Homme noir sur fond blanc
Brahim, adolescent soudanais, est envoyé par son père vers l’Europe pour sauver sa famille de la pauvreté, parce que « l’Europe est riche ». Son rêve, c’est l’Angleterre où « on le recevra, […], on l’inscrira dans l’université qui fera de lui un dentiste ». Le long et sombre récit, écrit à demi-mots et par touches délicates, évoque les villages africains laissés aux femmes et aux enfants tandis que les hommes s’en vont, la cruauté des passeurs, la maltraitance, la dangereuse traversée de la Méditerranée et ses noyés, la violence subie aux mains de la police, le vol de son téléphone – sa seule possession, et le froid qui tue. Brahim change cinq fois de nom, traverse la Grèce, l’Italie, la France, et arrive en Belgique.
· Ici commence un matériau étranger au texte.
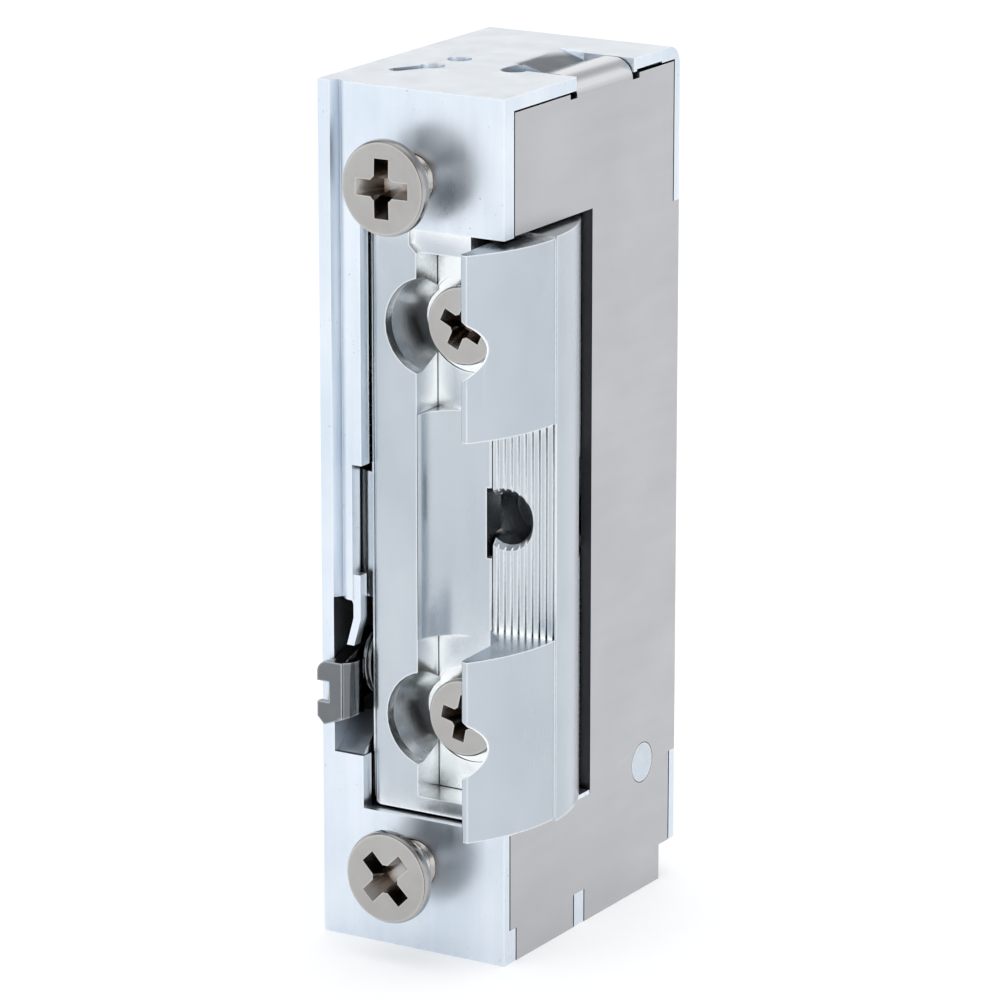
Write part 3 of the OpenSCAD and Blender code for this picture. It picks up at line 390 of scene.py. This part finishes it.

Il rencontre d’autres jeunes venus de divers pays et communique avec eux « dans la langue de l’orange et de la route ». Très seul, blessé, soutenu par la pensée de sa petite sœur, de sa mère et de son village, Brahim bénéficie de l’aide providentielle d’un routier puis d’un villageois, mais le rêve tourne court quand la police belge abat froidement le migrant. Le village belge impuissant ne pourra que rapatrier son corps.
Ce récit d’une remarquable sobriété illustre, à travers le périple de Brahim et des autres jeunes mentionnés au fil des pages, la tragédie de migrants partis à la poursuite d’un mirage.